I live out in the middle of hundreds of acres of wheat farm. I do not have bad guys stabbing young waitresses under my window. But I DO live in a world where there are a multitude of individuals and causes with immediate pressing needs. Some of those needs are of life and death nature. And I choose every day how I will or will not respond to those needs.
With all the different issues that abound (save the environment, help hungry people, assist the defense of those who have suffered injustice, stop torture, protect this or that species, or give my brother's poor neighbor a new pair of shoes...) how will I decide to act or not act?
What makes a given cause or individual's need compelling enough for me to pull out my checkbook or to show up on their doorstep and roll up my sleeves when they need help?
Yesterday a man and his wife moved in to our town from another state. Being LDS, the man called someone in leadership in my church and stated that they needed help unloading their U-haul truck. Within an hour 9 men who were total strangers to this man were at the address given and in 45 minutes they had moved the couple in to their new home. I've seen similar events like this play out dozens of times, it's really quite typical for my congregation. Yet acts of service like that still astonish me.
But would those same men have been so willing to help a total stranger who was NOT of the same faith? I, like many others, am generally most motivated to help someone I feel CONNECTED to in some way - or in the case of someone I have no tie to, it is usually triggered by my connection to the person asking for the help.
The comments on Laura's Post bring up all sorts of related issues, such as...

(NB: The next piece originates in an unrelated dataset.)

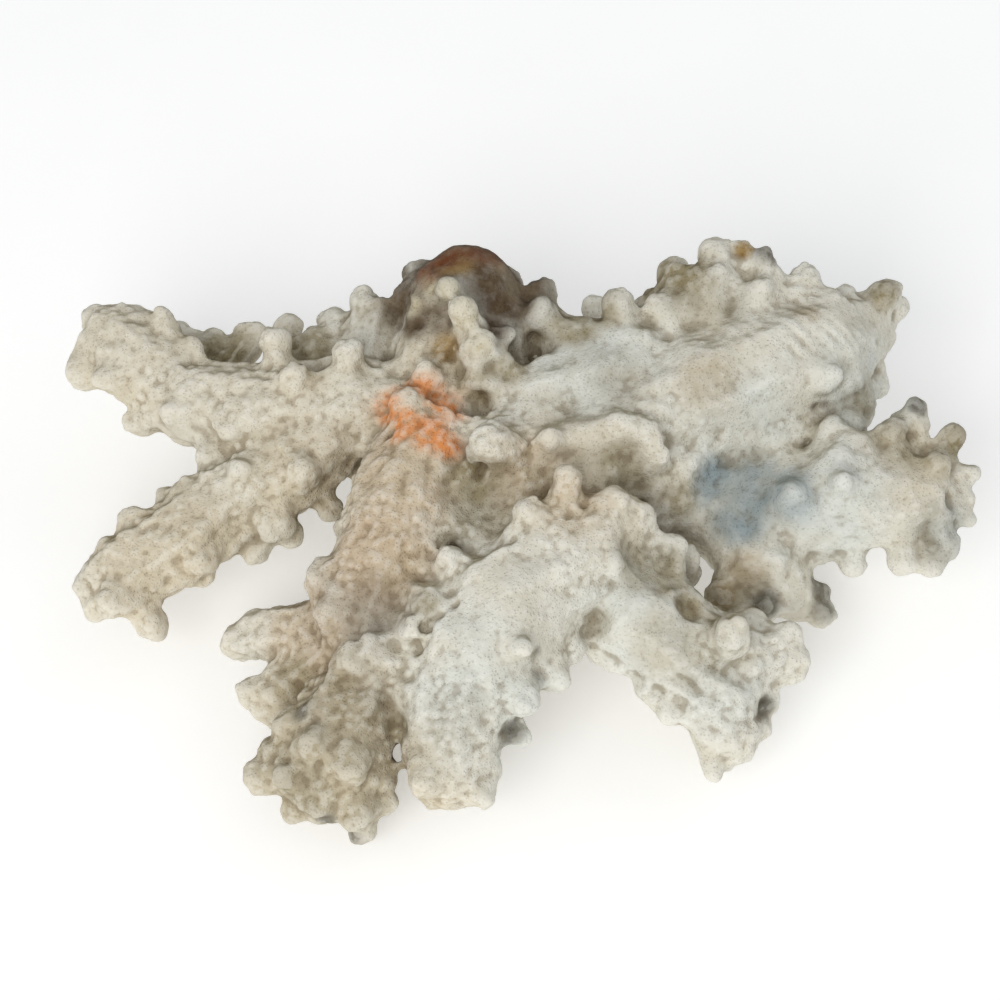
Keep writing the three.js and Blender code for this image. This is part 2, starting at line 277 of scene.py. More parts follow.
HOLLOWS = [  # with a depth in mm in place of the strength
    ("right_branch", (0.2, 0.4, 0.7), 12, 1.8),
    ("right_branch", (0.8, 0.72, 0.84), 3, 2.0),
    ("right_branch", (0.88, 0.54, 0.75), 3, 2.0),
    ("right_branch", (0.9, 0.32, 0.7), 3, 1.8),
    ("trunk", (0.4, 0.33, 0.8), 9, 2.5),
    ("front_left_branch", (0.65, 0.27, 0.8), 9, 1.8),
    ("left_upper_branch", (0.5, 0.67, 0.55), 8, 2.5),
    ("left_upper_branch", (0.74, 0.45, 0.85), 5, 2.5),
    ("front_right_branch", (0.3, 0.67, 0.85), 9, 2.5),
    ("front_right_branch", (0.45, 0.5, 0.75), 4, 2.0),
    ("trunk", (0.37, 0.44, 0.8), 2.2, 2.2),
    ("trunk", (0.09, 0.66, 0.8), 1.8, 3.0),
    ("trunk", (0.37, 0.8, 0.8), 4, 2.5),
    ("trunk", (0.43, 0.95, 0.85), 4, 2.5),
    ("back_branch", (0.1, 0.3, 0.8), 4, 2.0),
    ("front_middle_branch", (0.3, 0.66, 0.9), 2, 2.5),
    ("front_middle_branch", (0.24, 0.62, 0.85), 2, 2.5),
    ("front_middle_branch", (0.18, 0.58, 0.8), 2, 2.5),
    ("front_middle_branch", (0.13, 0.52, 0.7), 2, 2.5),
    ("right_upper_branch", (0.64, 0.22, 0.6), 1.3, 1.0),
    ("right_upper_branch", (0.68, 0.23, 0.59), 1.3, 1.2),
    ("right_upper_branch", (0.72, 0.24, 0.58), 1.3, 1.2),
    ("right_upper_branch", (0.76, 0.25, 0.56), 1.3, 1.2),
    ("right_upper_branch", (0.8, 0.26, 0.54), 1.3, 1.0),
]
STAINS = {  # the marks that each tint of the material covers
    "cream": [
        ("left_upper_branch", (0.2, 0.5, 0.6), 26, 0.5),
        ("left_upper_branch", (0.6, 0.4, 0.6), 26, 0.5),
        ("left_lower_branch", (0.3, 0.3, 0.5), 26, 0.9),
        ("left_lower_branch", (0.75, 0.75, 0.7), 20, 0.8),
        ("front_tip_branch", (0.5, 0.5, 0.5), 26, 0.8),
        ("front_middle_branch", (0.2, 0.05, 0.36), 16, 0.8),
        ("front_right_branch", (0.5, 0.33, 0.67), 16, 0.6),
        ("front_right_branch", (0.67, 0.16, 0.5), 12, 0.6),
        ("right_branch", (0.7, 0.5, 0.8), 16, 0.7),
        ("trunk", (0.1, 0.7, 0.8), 14, 0.8),
        ("back_knob", (0.3, 0.1, 0.6), 14, 0.8),
        ("trunk", (0.7, 0.4, 0.8), 20, 0.6),
    ],
    "pink": [
        ("front_left_branch", (0.75, 0.8, 0.95), 16, 0.8),
        ("front_left_branch", (0.65, 0.5, 0.85), 16, 0.9),
        ("front_left_branch", (0.4, 0.3, 0.5), 16, 0.7),
        ("trunk", (0.5, 0.45, 0.8), 12, 0.5),
        ("trunk", (0.65, 0.3, 0.8), 12, 0.5),
        ("trunk", (0.12, 0.55, 0.85), 12, 0.8),
    ],
    "cool": [
        ("right_upper_branch", (0.35, 0.1, 0.65), 16, 0.8),
        ("right_upper_branch", (0.8, 0.35, 0.6), 16, 0.8),
        ("back_branch", (0.6, 0.2, 0.9), 18, 0.6),
        ("right_branch", (0.5, 0.3, 0.7), 18, 0.8),
        ("front_right_branch", (0.3, 0.4, 0.75), 20, 0.7),
        ("front_right_branch", (0.6, 0.2, 0.6), 16, 0.7),
        ("front_middle_branch", (0.5, 0.3, 0.6), 22, 0.6),
    ],
    # olive staining, and painted shade in troughs and on the sides turned from the key light
    "olive": [
        ("front_tip_branch", (0.5, 0.3, 0.5), 24, 0.45),
        ("front_tip_branch", (0.35, 0.15, 0.45), 10, 0.6),
        ("front_tip_branch", (0.7, 0.5, 0.75), 9, 0.55),
        ("front_middle_branch", (0.36, 0.21, 0.64), 9, 0.25),
        ("front_right_branch", (0.45, 0.4, 0.68), 13, 0.35),
        ("right_branch", (0.73, 0.64, 0.87), 8, 0.6),
        ("right_branch", (0.85, 0.18, 0.59), 9, 0.3),
        ("right_upper_branch", (0.07, 0.82, 0.74), 9, 0.9),
        ("right_upper_branch", (0.17, 0.75, 0.85), 9, 0.75),
        ("right_upper_branch", (0.3, 0.6, 0.85), 7, 0.4),
        ("back_branch", (0.3, 0.64, 0.82), 6, 0.7),
        ("trunk", (0.35, 0.45, 0.74), 8, 0.8),
        ("trunk", (0.36, 0.28, 0.66), 8, 0.6),
        ("left_upper_branch", (0.46, 0.72, 0.55), 9, 1.0),
        ("left_upper_branch", (0.62, 0.66, 0.65), 9, 1.0),
        ("left_upper_branch", (0.38, 0.7, 0.6), 6, 0.7),
        ("left_upper_branch", (0.74, 0.35, 0.9), 5, 0.7),
        ("left_upper_branch", (0.74, 0.65, 0.65), 7, 0.8),
        ("left_upper_branch", (0.9, 0.9, 0.6), 6, 0.7),
        ("front_left_branch", (0.86, 0.24, 0.86), 4, 0.7),
        ("front_left_branch", (0.3, 0.1, 0.35), 7, 0.7),
        ("front_tip_branch", (0.6, 0.72, 0.83), 5, 0.6),
        ("front_middle_branch", (0.05, 0.27, 0.4), 5, 0.7),
        ("front_right_branch", (0.25, 0.67, 0.88), 8, 0.6),
        ("front_right_branch", (0.37, 0.67, 0.8), 8, 0.7),
        ("front_right_branch", (0.45, 0.52, 0.75), 5, 0.9),
        ("right_branch", (0.02, 0.34, 0.67), 5, 0.8),
        ("right_branch", (0.94, 0.7, 0.8), 6, 1.0),
        ("right_branch", (0.86, 0.57, 0.87), 7, 0.7),
        ("right_lower_branch", (0.2, 0.1, 0.6), 6, 0.7),
        ("right_upper_branch", (0.16, 0.8, 0.9), 7, 1.0),
        ("right_upper_branch", (0.07, 0.9, 0.8), 6, 0.9),
        ("right_upper_branch", (0.9, 0.8, 0.78), 6, 0.9),
        ("right_upper_branch", (0.83, 0.3, 0.5), 7, 0.6),
        ("back_branch", (0.5, 0.5, 0.85), 7, 0.8),
        ("back_branch", (0.68, 0.6, 0.9), 6, 0.8),
        ("back_branch", (0.77, 0.05, 0.87), 8, 0.35),
        ("back_branch", (0.27, 0.8, 0.9), 5, 0.6),
        ("back_branch", (0.03, 0.15, 0.8), 6, 0.9),
        ("trunk", (0.38, 0.91, 0.8), 6, 0.8),
        ("trunk", (0.57, 0.39, 0.82), 6, 0.5),
        ("trunk", (0.82, 0.5, 0.75), 7, 0.6),
        ("trunk", (0.4, 0.32, 0.8), 9, 0.8),
    ],
    # a brown stain on the back knob, and painted shade on its right side, in holes and cracks, and in a
    # shadowed patch on the front left branch
    "brown": [
        ("back_knob", (0.3, 0.7, 0.8), 13, 0.95),
        ("back_knob", (0.62, 0.78, 0.8), 14, 1.0),
        ("back_knob", (0.88, 0.6, 0.7), 14, 0.85),
        ("back_knob", (0.1, 0.57, 0.7), 9, 0.9),
        ("back_knob", (0.05, 0.6, 0.57), 9, 0.9),
        ("back_knob", (0.0, 0.85, 0.43), 8, 0.9),
        ("back_knob", (0.14, 0.32, 0.68), 6, 0.9),
        ("back_knob", (0.35, 0.28, 0.75), 6, 0.7),
        ("back_knob", (0.85, 0.5, 0.75), 11, 1.0),
        ("back_knob", (0.93, 0.66, 0.68), 10, 1.0),
        ("back_knob", (0.78, 0.2, 0.72), 6, 0.9),
        ("back_knob", (0.66, 0.53, 0.87), 8, 0.8),
        ("back_knob", (0.5, 0.9, 0.6), 14, 0.9),
        ("front_left_branch", (0.66, 0.27, 0.8), 10, 0.5),
        ("front_left_branch", (0.5, 0.3, 0.6), 14, 0.2),
        ("front_tip_branch", (0.65, 0.7, 0.8), 12, 0.25),
        ("back_knob", (0.6, 0.95, 0.5), 15, 0.8),
        ("trunk", (0.97, 0.42, 0.7), 6, 0.5),
        ("front_left_branch", (0.6, 0.2, 0.65), 8, 0.35),
        ("trunk", (0.37, 0.44, 0.8), 2, 1.0),
        ("trunk", (0.09, 0.66, 0.8), 1.6, 1.0),
        ("right_upper_branch", (0.62, 0.21, 0.61), 1.5, 0.8),
        ("right_upper_branch", (0.66, 0.22, 0.6), 1.5, 0.9),
        ("right_upper_branch", (0.7, 0.23, 0.59), 1.4, 0.8),
        ("right_upper_branch", (0.74, 0.24, 0.57), 1.4, 0.8),
        ("right_upper_branch", (0.78, 0.25, 0.55), 1.5, 0.9),
        ("right_upper_branch", (0.82, 0.26, 0.53), 1.5, 0.8),
    ],
    "pale": [
        ("back_knob", (0.25, 0.48, 0.83), 3, 0.9),
        ("back_knob", (0.41, 0.35, 0.92), 4, 0.9),
        ("back_knob", (0.1, 0.4, 0.72), 3, 0.8),
        ("back_knob", (0.58, 0.1, 1.0), 6, 0.8),
        ("trunk", (0.38, 0.94, 1.0), 5, 0.9),
    ],
    # painted shade on the backs of knobs and tips, in a dark grey
    "grey": [
        ("right_lower_branch", (0.47, 0.1, 0.53), 4.5, 1.0),
        ("right_lower_branch", (0.92, 0.53, 0.35), 4.5, 0.9),
        ("right_lower_branch", (0.93, 0.24, 0.28), 4, 0.8),
        ("front_middle_branch", (0.76, 0.46, 0.75), 2.5, 1.0),
        ("front_middle_branch", (0.61, 0.26, 0.38), 4, 0.9),
        ("front_middle_branch", (0.71, 0.41, 0.58), 3, 0.9),
        ("front_right_branch", (0.8, 0.22, 0.3), 3.5, 1.0),
        ("front_tip_branch", (0.37, 0.62, 0.69), 3, 0.8),
        ("front_tip_branch", (0.52, 0.0, 0.3), 3, 0.8),
        ("front_tip_branch", (0.65, 0.0, 0.1), 4, 0.8),
        ("right_upper_branch", (0.46, 0.88, 0.98), 4, 1.0),
        ("right_branch", (0.81, 0.94, 0.84), 3.5, 1.0),
    ],
    # painted bluish shade in the recess under the back right lobe
    "blue": [
        ("right_branch", (0.23, 0.42, 0.63), 11, 0.85),
        ("right_branch", (0.13, 0.5, 0.6), 8, 0.9),
        ("right_branch", (0.2, 0.28, 0.56), 8, 0.85),
        ("right_branch", (0.36, 0.36, 0.7), 8, 0.7),
        ("right_branch", (0.88, 0.15, 0.6), 10, 0.35),
    ],
    "ochre": [
        ("back_knob", (0.38, 0.07, 0.69), 4.5, 0.9),
        ("back_knob", (0.46, 0.64, 0.87), 5, 0.8),
        ("right_upper_branch", (0.38, 0.91, 0.95), 3, 1.0),
        ("right_upper_branch", (0.59, 0.57, 0.92), 4, 0.5),
        ("right_upper_branch", (0.22, 0.18, 0.88), 8, 0.4),
        ("right_lower_branch", (0.32, 0.46, 0.75), 6, 0.5),
        ("right_lower_branch", (0.13, 0.24, 0.64), 5, 0.5),
    ],
    "rust": [
        ("back_knob", (0.22, 0.62, 0.84), 5, 0.9),
        ("back_knob", (0.36, 0.74, 0.87), 6, 1.0),
        ("back_knob", (0.5, 0.76, 0.92), 6, 1.0),
        ("back_knob", (0.65, 0.78, 0.9), 6, 1.0),
        ("back_knob", (0.8, 0.78, 0.83), 5, 0.9),
    ],
    "orange": [
        ("trunk", (0.11, 0.8, 0.8), 6, 0.9),
        ("trunk", (0.2, 0.87, 0.81), 5.5, 1.0),
        ("trunk", (0.28, 0.78, 0.84), 6, 0.9),
        ("trunk", (0.14, 0.65, 0.85), 5, 0.85),
        ("trunk", (0.22, 0.62, 0.86), 6, 0.9),
        ("trunk", (0.28, 0.57, 0.83), 4.5, 0.9),
    ],
}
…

the role of Tax Write Off in our choices of who/what to donate dollars to
the sense of invasion of our personal space when a street person approaches asking for money,
how we feel about those who choose not to give to causes WE feel are urgent and important
Empty Promises - the words people say "If there is anything I can do..." that turn to dust when a specific request is put forth
There's a lot to digest there.
Is there such a thing as altruism? Does the REASON someone helps or chooses not to help matter?
I currently direct a non-profit organization that provides re-entry services to people who were formerly incarcerated. It takes money to run this organization. We would have to shut our doors if people were not willing to give money, time, and other resources. So I am often in the position of asking for help.
So it is with more than just passing curiosity I ask the question what motivates people to contribute or not contribute? And in the matter of living within my own skin, every day I have to ask myself Who Is My Neighbor? What will I do?